Couple other interesting things: women's game are much more likely to be expected blowouts (three times as many 15-0 matchups), and slight underdogs in women's games actually had a much better chance at victory than in men's. But maybe that second part is just an artifact of the ranking system, since the disparity in women's abilities are much greater and it messes with the rankings since you can't win any worse than 15-0. (The #1 women's team is expected to beat the #14 women's team 15-5, while that matchup for guys would be 15-10.3.)

Overall, about 45% of men's games and 60% of women's games were simply going through the motions to see what the final score was.

8 comments:

Anonymous said...

yes. there are too many blowouts in ultimate. there's got to be some way to get rid of the saturday pool play blowouts where most teams have no realistic shot at upsetting a top tier team.

it seems more and more common these days to have a tournament where a top level team (nationals quarterfinalists or better) gets 1 or 2 quality games in a weekend. the rest of them being blowouts, or really easy wins. seems almost like a waste of time for the elite level teams.

Anonymous said...

Jim:

How did you figure out the % teams would win if they scored at the ratio predicted by their RRI?

I would expect the standard deviations to be different for each team (some teams performing poorly due to no-shows, not showing up in force, and just having a good/bad game/day), as well as within levels for each division (lower teams less predictable b/c one or two no shows drops their competitiveness more than a top level team), and throughout the season (early games teams play with try outs etc).

If the standard deviation approaches 0, the higher ranked team never loses.
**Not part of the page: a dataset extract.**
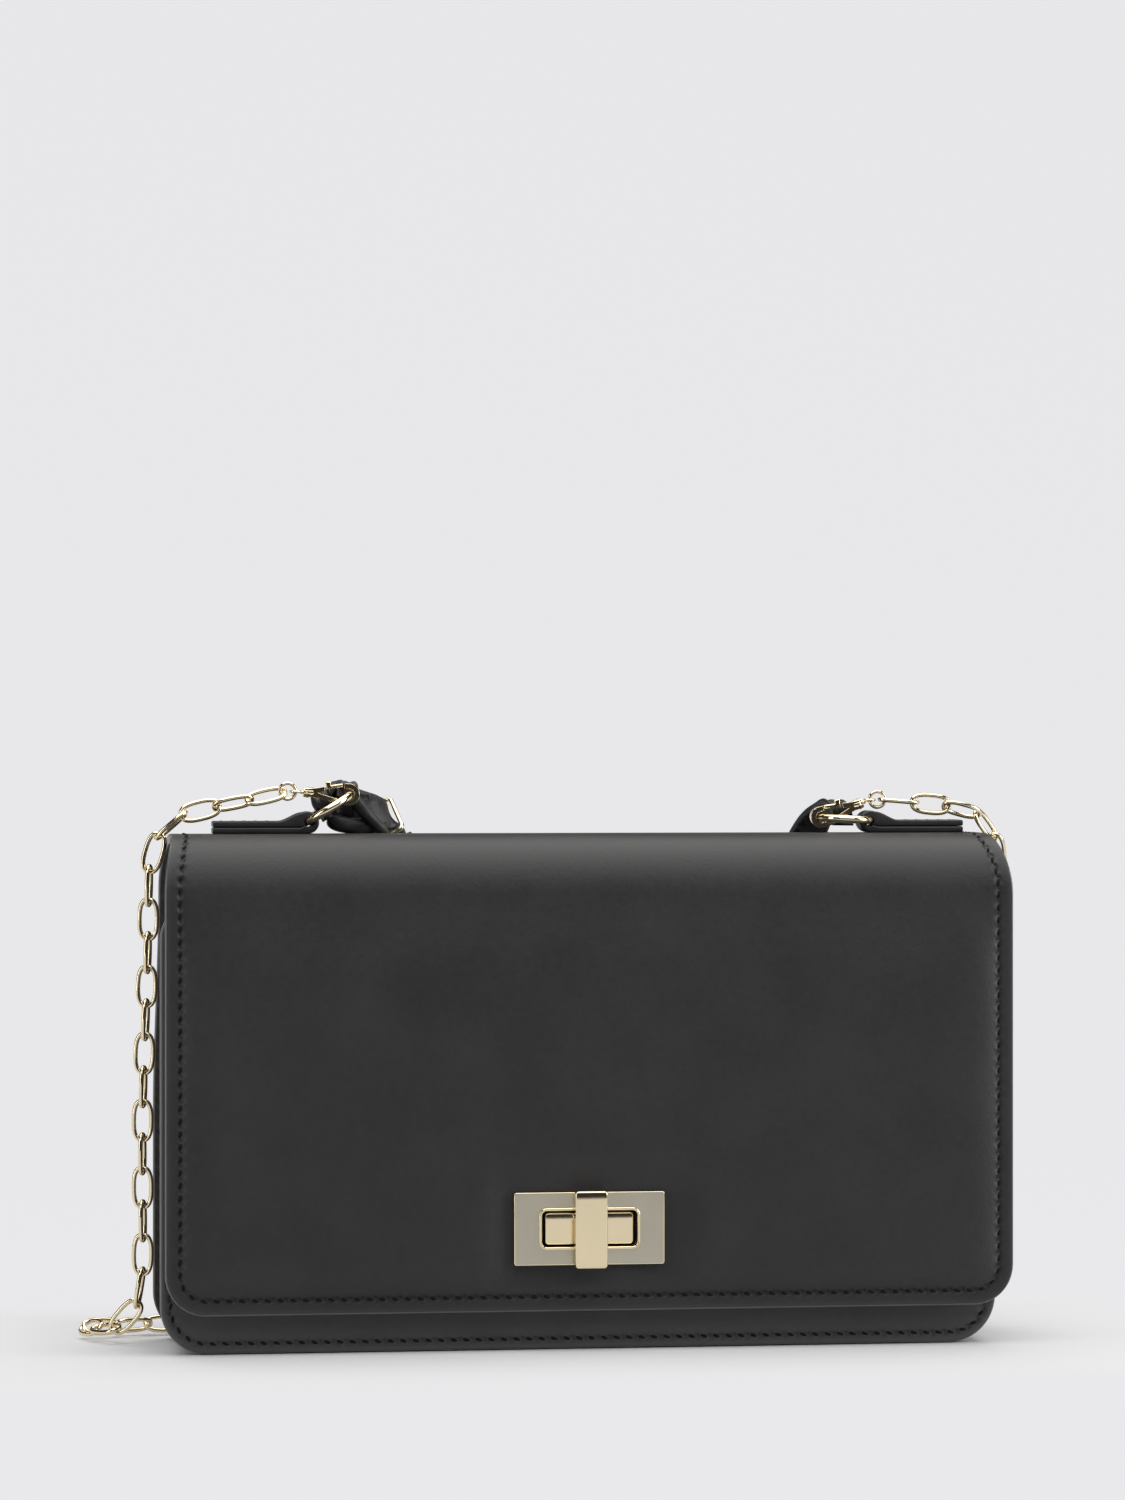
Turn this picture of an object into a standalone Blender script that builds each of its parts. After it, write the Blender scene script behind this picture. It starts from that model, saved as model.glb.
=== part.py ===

If it is high, the lower team wins more often, even if their ranking is significantly lower.

-Justin R
www.seacoastultimate.com

Anonymous said...

Last sentence re-written:

As the standard deviation increases, the lower ranked team wins more often, even though difference between the rankings is the same.

parinella said...

A lot of the elite teams now go to elite-only tournaments as much as possible. ECC, Colorado Cup, Labor Day, NJ Invite: all of those have 6-8 teams at about the same level, round robin, then some short elimination round sequence. The Boston Invite used to be almost like this, but this year, DoG will probably have three games against teams unlikely to finish in the Top 5 in their region, followed by a quarterfinals upset loss to DC.

And it's exciting for teams to enter tournaments where they can win if they play well and won't make semis if they don't. Isn't this preferable to a tournament where your stretch goal is to lose 15-4 in the quarters?

I wonder how important it is to the sport and to the barely-Regionals- or Sectionals-level teams to be able to play teams like DoG or Pike, who probably are looking past the team anyway.

So, the easy solution is to have more tournaments that are highly-stratified, or possibly even a set of leagues akin to European soccer with relegation and promotion between divisions.

parinella said...

Justin,

The RRI creates a ranking, a number like 2572, and it also predicts what the score should be between two teams. Take a look at this page, for instance.

I took the end of season rankings and predicted scores, and looked at all the actual scores to see how often upsets occurred. As I said, this is somewhat flawed because if two identically-ranked teams played each other once, the winner would then have the higher ranking and in my system the higher-ranked team would automatically be 1-0. This is probably true for DoG and BAT this year, for instance.

Re: sd's. Yep. I looked at four college teams for the recently completed seasons, and they had tournament sd's of 97, 122, 88, and 69 points. An RRI difference of 100 translates into about 15-12.4.

Edward Lee said...

So, the easy solution is to have more tournaments that are highly-stratified, or possibly even a set of leagues akin to European soccer with relegation and promotion between divisions.


*cough cough* roster limits *cough cough*

parinella said...

Roster limits are worth a post or two of its own, but they are not going to do anything for most of these blowouts. The elite teams are already playing the bottom half of their roster a disproportionate amount in the blowout games (or even the expected 15-11 games).

But that's not what you're talking about. Yes, significantly small roster limits (say, 14 or 15) would make some difference. Obviously you would see weaker top teams, but the other effects are hard to predict well. I'll make a new post.

Anonymous said...

I'm curious what the numbers are like for mixed.